For general readership: if a bow has the 'centershot' cut past center, it does not mean it should be shot that way. It is just sho you can choose how you want to adjust it back short of center, with a plunger, a rest, stacks of leather or whatever you use. Tune from there.

.600 spine in a wooden or aluminum shaft is not the same as .600 for a carbon shaft; they measurement systems are different. A 1916 aluminum shaft spines at .623 for 50.6#, cut to 28". To get the same weight you would need a carbon shaft at .514.

Other variables make it hard to compare those shaft materials. Ultimately it is trial and error. The proof of the arrow is in the shooting. - leg

From: fdp
Date: 19-Jul-22




Carbon and aluminum spine are measured using the same standard.

Wood is not.

Carbon/aluminum spine can be converted to wood equivalent by multiplying the carbon/aluminum deflection by .825.

From: WV Mountaineer
Date: 19-Jul-22




1/8” past center is a bow hunters dream. Stiff arrows penetrate much better then weak arrows curving around a riser.

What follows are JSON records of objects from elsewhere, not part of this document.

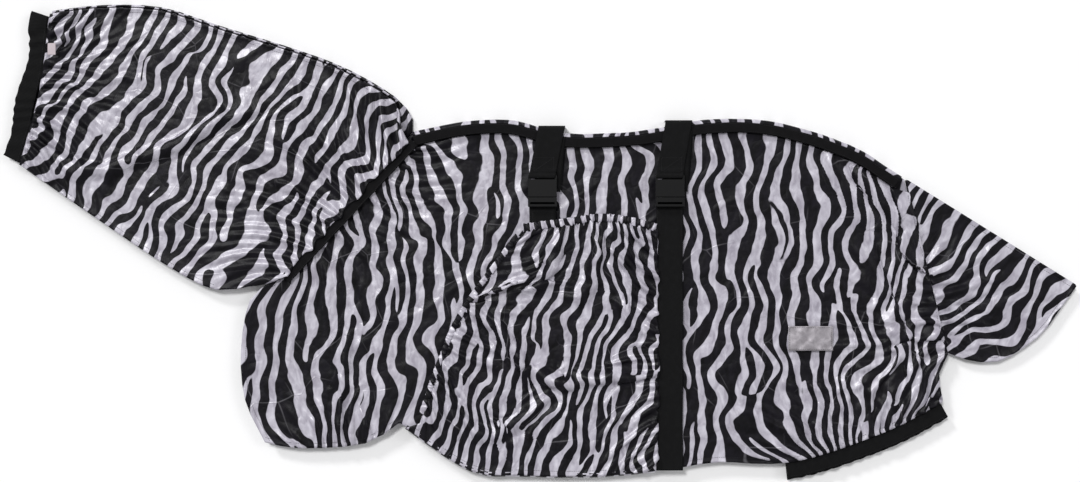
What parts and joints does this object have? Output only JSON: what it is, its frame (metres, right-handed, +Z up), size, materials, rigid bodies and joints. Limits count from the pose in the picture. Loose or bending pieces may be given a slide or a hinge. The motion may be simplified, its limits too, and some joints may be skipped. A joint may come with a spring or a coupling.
{
  "type": "fly sheet",
  "caption": "Full-coverage pony fly sheet with neck cover, belly flap and tail flap, folded along the spine and lying flat, with webbing straps and side-release buckles.",
  "frame": {"origin": "centre of the bounding box at the surface that the folded sheet lies on", "axes": "+X toward the tail along the longest extent, +Y toward the spine, +Z up through the folded layers, the shortest extent"},
  "size_m": [2.0263, 0.8993, 0.0418],
  "materials": {
    "striped_cloth": "zebra-striped satin-faced woven polyester, light lavender grey and near black",
    "black_webbing": "matt ribbed polypropylene webbing",
    "black_elastic": "matt ribbed woven elastic",
    "hook_and_loop": "black hook-and-loop tape",
    "black_plastic": "moulded acetal, satin",
    "reflective_film": "silver reflective film, blank",
    "white_label": "white satin label tape, blank"
  },
  "bodies": {
    "sheet": {"far_side_panel": "striped_cloth", "near_side_panel": "striped_cloth", "spine_binding": "black_webbing", "near_neckline_binding": "black_webbing", "far_neckline_binding": "black_webbing", "chest_loop_strip": "hook_and_loop", "chest_hook_strip": "hook_and_loop", "front_hem_elastic_far": "black_elastic", "front_hem_elastic_near": "black_elastic", "rear_hem_elastic_near": "black_elastic", "rear_hem_elastic_far": "black_elastic", "belly_flap": "striped_cloth", "belly_flap_fold": "striped_cloth", "flap_top_elastic": "black_elastic", "flap_front_elastic": "black_elastic", "front_strap": "black_webbing", "front_strap_tail": "black_webbing", "rear_strap": "black_webbing", "rear_strap_tail": "black_webbing", "front_flap_tab": "black_webbing", "rear_girth_band": "black_webbing", "front_buckle_socket": "black_plastic", "rear_buckle_socket": "black_plastic", "reflective_patch": "reflective_film"},
    "neck_cover": {"neck_far_panel": "striped_cloth", "neck_near_panel": "striped_cloth", "crest_tape": "black_webbing", "throat_loop_strip": "hook_and_loop", "throat_hook_strip": "hook_and_loop", "poll_elastic_near": "black_elastic", "poll_elastic_far": "black_elastic", "care_label": "white_label"},
    "tail_flap": {"tail_flap_far_half": "striped_cloth", "tail_flap_near_half": "striped_cloth"},
    "front_clip": {"front_clip": "black_plastic"},
    "front_clip_arm_left": {"front_clip_arm_left": "black_plastic"},
    "front_clip_arm_right": {"front_clip_arm_right": "black_plastic"},
    "rear_clip": {"rear_clip": "black_plastic"},
    "rear_clip_arm_left": {"rear_clip_arm_left": "black_plastic"},
    "rear_clip_arm_right": {"rear_clip_arm_right": "black_plastic"}
  },
  "joints": [
    {"name": "neck_cover_fold", "type": "hinge", "parent": "sheet", "child": "neck_cover", "pos_m": [-0.24078, 0.2071, 0.0303], "axis": [0.6829, 0.7305, 0], "range_deg": [0, 165]},
    {"name": "tail_flap_fold", "type": "hinge", "parent": "sheet", "child": "tail_flap", "pos_m": [0.69007, 0.11894, 0.0285], "axis": [0.2322, -0.9727, 0], "range_deg": [0, 165]},
    {"name": "front_clip_slide", "type": "slide", "parent": "sheet", "child": "front_clip", "axis": [0, -1, 0], "range_m": [0, 0.022]},
    {"name": "front_arm_left_squeeze", "type": "hinge", "parent": "front_clip", "child": "front_clip_arm_left", "pos_m": [-0.00797, 0.0865, 0.0361], "axis": [0, 0, -1], "range_deg": [0, 6], "stiffness_Nm_per_rad": 0.2},
    {"name": "front_arm_right_squeeze", "type": "hinge", "parent": "front_clip", "child": "front_clip_arm_right", "pos_m": [0.01703, 0.0865, 0.0361], "axis": [0, 0, 1], "range_deg": [0, 6], "stiffness_Nm_per_rad": 0.2},
    {"name": "rear_clip_slide", "type": "slide", "parent": "sheet", "child": "rear_clip", "axis": [0, -1, 0], "range_m": [0, 0.022]},
    {"name": "rear_arm_left_squeeze", "type": "hinge", "parent": "rear_clip", "child": "rear_clip_arm_left", "pos_m": [0.23071, 0.0865, 0.0361], "axis": [0, 0, -1], "range_deg": [0, 6], "stiffness_Nm_per_rad": 0.2},
    {"name": "rear_arm_right_squeeze", "type": "hinge", "parent": "rear_clip", "child": "rear_clip_arm_right", "pos_m": [0.25571, 0.0865, 0.0361], "axis": [0, 0, 1], "range_deg": [0, 6], "stiffness_Nm_per_rad": 0.2}
  ],
  "couplings": [
    {"joint": "front_arm_right_squeeze", "follows": "front_arm_left_squeeze", "ratio": 1},
    {"joint": "rear_arm_right_squeeze", "follows": "rear_arm_left_squeeze", "ratio": 1}
  ]
}
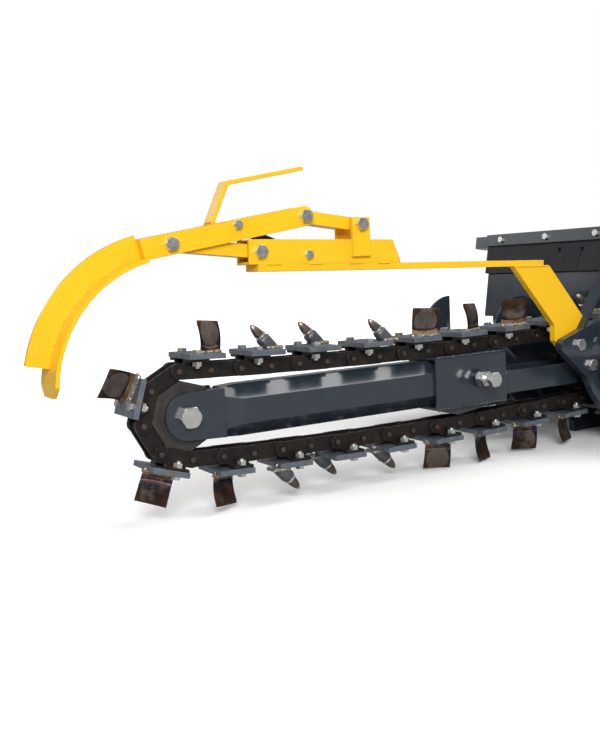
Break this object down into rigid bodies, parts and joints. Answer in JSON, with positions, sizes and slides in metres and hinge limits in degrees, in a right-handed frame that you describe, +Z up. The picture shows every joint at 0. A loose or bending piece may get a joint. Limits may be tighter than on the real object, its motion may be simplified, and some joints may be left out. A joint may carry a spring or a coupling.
{
  "type": "chain trencher attachment",
  "caption": "Chain trencher attachment with a cutter chain on a telescoping boom, a spring-assisted crumber linkage above it, a spoil auger and a hooked hitch plate.",
  "frame": {"origin": "centre of the hitch plate's mating face", "axes": "+X out of the hitch plate towards the carrying machine, so the nose of the boom points along -X; +Y to the side the auger throws spoil; +Z up"},
  "size_m": [1.3734, 0.683, 0.5142],
  "materials": {
    "yellow_paint": "yellow gloss enamel over steel plate",
    "dark_paint": "dark blue-grey gloss enamel over steel",
    "zinc": "bright zinc plate",
    "chain_steel": "oiled black-brown heat-treated steel",
    "pin_steel": "ground steel with brown temper colour",
    "idler_steel": "brown-grey cut steel",
    "base_plate": "blue-grey mill scale with weld tint",
    "knife_steel": "hot-bent steel with hardfacing and heat tint",
    "tooth_steel": "bronze-grey forged steel",
    "rubber_sheet": "matt moulded sheet",
    "spring_steel": "black oiled spring wire"
  },
  "bodies": {
    "frame": {"boom_cheeks": "dark_paint", "boom_sleeve": "dark_paint", "chain_links_bottom": "chain_steel", "chain_links_head": "chain_steel", "chain_links_nose": "chain_steel", "chain_links_top": "chain_steel", "chain_pins": "pin_steel", "chain_rollers": "chain_steel", "crumber_arm": "yellow_paint", "crumber_channel": "yellow_paint", "crumber_leg": "yellow_paint", "cutter_bases_bottom": "base_plate", "cutter_bases_nose": "base_plate", "cutter_bases_top": "base_plate", "cutter_bolts": "zinc", "cutter_knives_bottom": "knife_steel", "cutter_knives_nose": "knife_steel", "cutter_knives_top": "knife_steel", "cutter_teeth": "tooth_steel", "drive_motor": "dark_paint", "far_side_plate": "dark_paint", "flap_bolts": "zinc", "flap_clamp_strip": "dark_paint", "frame_bolts": "zinc", "frame_pivot_bolts": "zinc", "head_bearings": "pin_steel", "head_housings": "dark_paint", "head_sprocket": "chain_steel", "hitch_plate": "dark_paint", "hitch_webs": "dark_paint", "hood_beam": "dark_paint", "hood_braces": "dark_paint", "hood_panel": "dark_paint", "link_posts": "yellow_paint", "lock_bolt": "zinc", "lower_cross_tube": "dark_paint", "motor_ports": "zinc", "near_side_plate": "dark_paint", "rubber_flap": "rubber_sheet", "skid_runners": "dark_paint", "upper_cross_tube": "dark_paint"},
    "boom_nose": {"boom_beam": "dark_paint", "nose_ears": "dark_paint", "nose_idler": "idler_steel", "idler_bush": "idler_steel", "idler_bolt": "zinc", "take_up_screw": "zinc"},
    "auger": {"head_shaft": "pin_steel", "auger_tube": "dark_paint", "auger_flight": "dark_paint", "auger_bolt": "zinc"},
    "lower_link": {"lower_link": "yellow_paint"},
    "crumber": {"crumber_bar": "yellow_paint", "crumber_shoe": "yellow_paint", "crumber_rib": "yellow_paint", "lift_handle": "yellow_paint", "bar_pivot_bolts": "zinc"},
    "upper_link": {"upper_link": "yellow_paint"},
    "spring": {"spring_coil": "spring_steel"},
    "spring_end": {"spring_hook": "spring_steel"}
  },
  "joints": [
    {"name": "boom_slack", "type": "slide", "parent": "frame", "child": "boom_nose", "axis": [1, 0, 0], "range_m": [0, 0.015]},
    {"name": "auger_spin", "type": "hinge", "parent": "frame", "child": "auger", "pos_m": [-0.262, -0.13, -0.045], "axis": [0, 1, 0], "continuous": true},
    {"name": "crumber_lift", "type": "hinge", "parent": "frame", "child": "lower_link", "pos_m": [-0.98722, -0.13, 0.189], "axis": [0, 1, 0], "range_deg": [0, 40]},
    {"name": "crumber_pivot", "type": "hinge", "parent": "lower_link", "child": "crumber", "pos_m": [-1.13122, -0.13, 0.205], "axis": [0, 1, 0], "range_deg": [-36, 0]},
    {"name": "upper_link_pivot", "type": "hinge", "parent": "frame", "child": "upper_link", "pos_m": [-0.80522, -0.13, 0.226], "axis": [0, 1, 0], "range_deg": [0, 50]},
    {"name": "spring_swing", "type": "hinge", "parent": "frame", "child": "spring", "pos_m": [-0.90222, -0.13, 0.181], "axis": [0, 1, 0], "range_deg": [0, 39]},
    {"name": "spring_stretch", "type": "slide", "parent": "spring", "child": "spring_end", "axis": [-0.9269, 0, 0.3753], "range_m": [0, 0.0205]}
  ],
  "couplings": [
    {"joint": "crumber_pivot", "follows": "crumber_lift", "ratio": -0.8912},
    {"joint": "upper_link_pivot", "follows": "crumber_lift", "ratio": 1.2338},
    {"joint": "spring_swing", "follows": "crumber_lift", "ratio": 0.9502},
    {"joint": "spring_stretch", "follows": "crumber_lift", "m_per_rad": 0.028619}
  ]
}
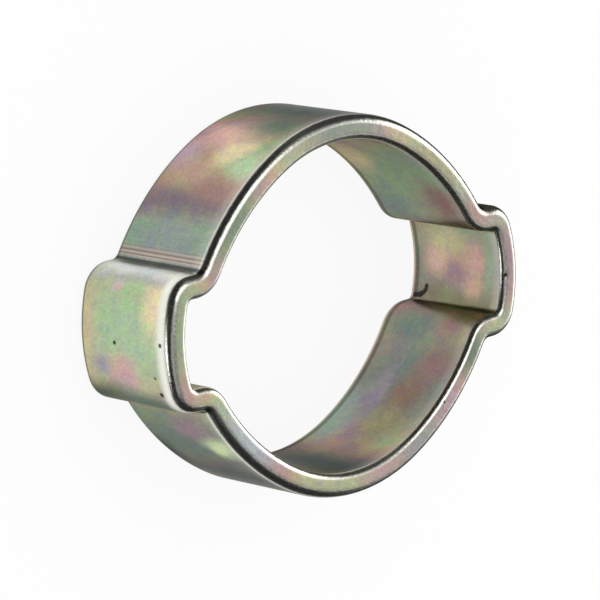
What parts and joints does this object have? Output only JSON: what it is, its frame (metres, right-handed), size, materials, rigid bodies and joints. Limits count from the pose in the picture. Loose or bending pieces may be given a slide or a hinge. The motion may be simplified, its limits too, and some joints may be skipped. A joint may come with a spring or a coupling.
{
  "type": "ear hose clamp",
  "caption": "Zinc-plated steel hose clamp made as one closed ring of flat band, with an ear on each side that pincers squeeze to close it.",
  "frame": {"origin": "middle of the lower end face, on the hose's axis", "axes": "+Z along the hose and up from the end face it lies on, +X from the left ear to the right one, +Y across the ears"},
  "size_m": [0.0292, 0.023, 0.0079],
  "materials": {
    "zinc_plated_band": "zinc plate with a satin yellow and green iridescent passivation"
  },
  "bodies": {
    "root": {"clamp_ring": "zinc_plated_band"}
  },
  "joints": []
}
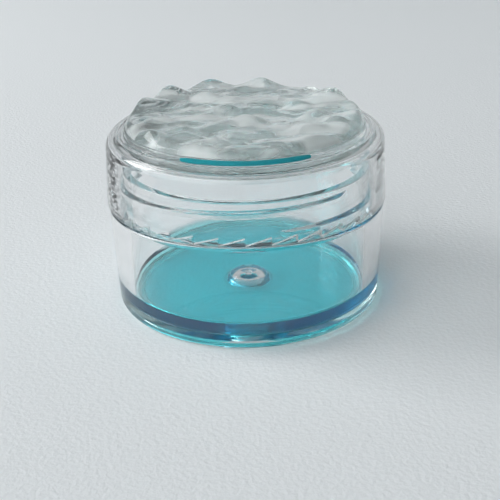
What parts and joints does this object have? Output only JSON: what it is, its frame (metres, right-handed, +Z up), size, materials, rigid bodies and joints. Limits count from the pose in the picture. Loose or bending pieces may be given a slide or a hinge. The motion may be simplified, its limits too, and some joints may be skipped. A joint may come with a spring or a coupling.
{
  "type": "screw-lid jar",
  "caption": "Small round clear jar with a screw lid, a translucent turquoise layer in its bottom and a rippled water-texture disc on the lid.",
  "frame": {"origin": "centre of the underside of the foot ring", "axes": "+Z up the jar's axis towards the lid; +X and +Y lie in the underside's plane"},
  "size_m": [0.04, 0.04, 0.0282],
  "materials": {
    "clear_styrene": "polished clear moulded plastic",
    "turquoise_resin": "clear turquoise-tinted resin with a wet surface",
    "clear_film": "clear flexible plastic sheet",
    "clear_gel": "glossy clear acrylic gel, rippled"
  },
  "bodies": {
    "root": {"jar": "clear_styrene", "tinted_layer": "turquoise_resin"},
    "seal": {"seal_disc": "clear_film"},
    "lid": {"screw_lid": "clear_styrene", "ripple_layer": "clear_gel"}
  },
  "joints": [
    {"name": "lid_lift", "type": "slide", "parent": "root", "child": "seal", "axis": [0, 0, 1], "range_m": [0, 0.006]},
    {"name": "lid_turn", "type": "hinge", "parent": "seal", "child": "lid", "pos_m": [0, 0, 0.021], "axis": [0, 0, 1], "range_deg": [0, 720]}
  ],
  "couplings": [
    {"joint": "lid_lift", "follows": "lid_turn", "m_per_rad": 0.0004774}
  ]
}
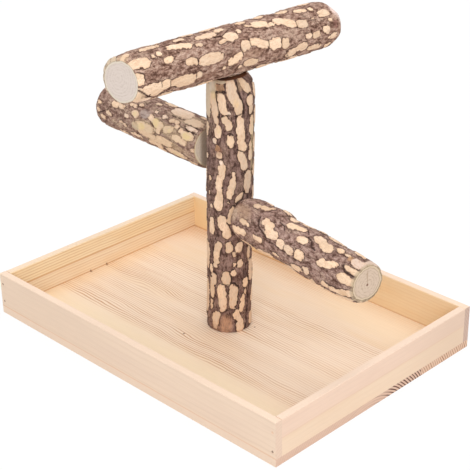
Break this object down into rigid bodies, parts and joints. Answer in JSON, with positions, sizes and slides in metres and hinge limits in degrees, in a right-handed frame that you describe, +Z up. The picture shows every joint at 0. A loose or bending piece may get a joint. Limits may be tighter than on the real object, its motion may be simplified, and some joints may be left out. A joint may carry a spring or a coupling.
{
  "type": "bird perch",
  "caption": "Free-standing wooden bird perch: a bark-covered post with branch perches screwed to its top and sides, standing in a shallow nailed tray.",
  "frame": {"origin": "centre of the tray's underside, on the base screw's axis", "axes": "+X along the tray's long side, +Y from the front long wall to the back one, +Z up"},
  "size_m": [0.3052, 0.212, 0.2484],
  "materials": {
    "base_pine": "bare planed softwood, fine straight grain",
    "pale_pine": "bare planed softwood, pale",
    "honey_pine": "bare planed softwood, honey tone",
    "pinkish_pine": "bare planed softwood, pinkish tone",
    "bark": "rough brown bark with smooth tan patches, sawn ends pale",
    "screw_steel": "bright zinc",
    "brad_steel": "dull steel"
  },
  "bodies": {
    "tray": {"base_wide_stave": "base_pine", "base_narrow_stave": "base_pine", "front_long_wall": "pale_pine", "back_long_wall": "honey_pine", "left_wall_lower_strip": "pale_pine", "left_wall_upper_strip": "honey_pine", "right_wall_lower_strip": "pale_pine", "right_wall_upper_strip": "pinkish_pine", "corner_brads": "brad_steel", "base_brads": "brad_steel"},
    "upright": {"post": "bark", "base_screw": "screw_steel", "top_dowel_screw": "screw_steel", "left_dowel_screw": "screw_steel", "right_dowel_screw": "screw_steel"},
    "top_branch": {"top_perch": "bark"},
    "left_branch": {"left_perch": "bark"},
    "right_branch": {"right_perch": "bark"}
  },
  "joints": [
    {"name": "post_turn", "type": "hinge", "parent": "tray", "child": "upright", "pos_m": [0, 0, 0.006], "axis": [0, 0, 1], "continuous": true},
    {"name": "top_perch_turn", "type": "hinge", "parent": "upright", "child": "top_branch", "pos_m": [0.00326, 0.00326, 0.2094], "axis": [0, 0, 1], "range_deg": [-180, 180]},
    {"name": "left_perch_turn", "type": "hinge", "parent": "upright", "child": "left_branch", "pos_m": [0.00227, 0.00227, 0.1474], "axis": [-0.9976, 0.0698, 0], "range_deg": [-180, 180]},
    {"name": "right_perch_turn", "type": "hinge", "parent": "upright", "child": "right_branch", "pos_m": [0.00158, 0.00158, 0.1044], "axis": [0.989, -0.1478, 0], "range_deg": [-180, 180]}
  ]
}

From: babysaph Professional Bowhunters Society - Qualified Member
Date: 19-Jul-22




wow. really complicated for me. LOL. I am at the point I put feathers on em and if they hit in the bullseye I am ready to hunt

From: longbowguy
Date: 20-Jul-22




Aluminum arrow spine:

In older days it was measured the same way as wooden ones, and commonly still is, by those of us who use both aluminum and wood. That is, on 26" supports with a 2# weight in the middle. Your device measures how far it sags, the deflection, in thousands of an inch and use a chart to convert that figure to draw weight.

When carbon shafts came along the supports were moved to 28" and the weight reduced to 1.94#. Shaft were made to deflect by even numbers and those were marked on the shafts, minus the decimal dot, so 500, 600, 700, 800.

As carbon shafts became more common Easton began to measure and mark the aluminum shafts by the newer method. The old method is called AMO and the new one ASTM. So aluminum shafts have two deflections and you need to use different charts to convert them to pounds of draw weight.

If you do not use wooden shafts you don't need a spine testing device, you can just you the marked 500, 600, etc and trust the makers. If you want to make your own high grade wooden arrows you really need a spine tester to sort your shafts, unless you have a really top grade shaft supplier. Bulk run of the mill wooden shafts vary widely in spine and gross weight.

So if you use babsaph's method you will end up with a lot of tomato stakes and kindling with feathers on the ends. Me, I sort them before putting feathers on. - lbg

From: Draven
Date: 21-Jul-22




"Carefully check to see how your arrow aligns with the bow. The tip of the arrow should be just a bit left of the string when you look down the shaft from the rear. You can't start tuning if that isn't right."

The last sentence is OFF. You can tune any bow and the arrow position is just a result of how deep the side window is.

From: tecum-tha Professional Bowhunters Society - Associate Member Compton's Traditional Bowhunters
Date: 21-Jul-22




Most likely your arrow points to the right because the riser is cut too much past center without a rest.... Exactly what poster above said.

From: aromakr Professional Bowhunters Society - Qualified Member
Date: 21-Jul-22




There is no way the arrow could point to the right if its cut 1/8" past center. A 1/4" diameter shaft, the string would bisect the shaft, I'm not aware of shaft less than 1/4" in dia.

Bob

From: Briar
Date: 21-Jul-22




Very helpful stuff guys! I think my biggest issues is i was comparing spine needs on very similar poundage bows with very different risers. I was thinking apples to apples...but it was apples to oranges.

I got an inch cut off that 2114 and things worked out famously. The bow is shooting and feeling great.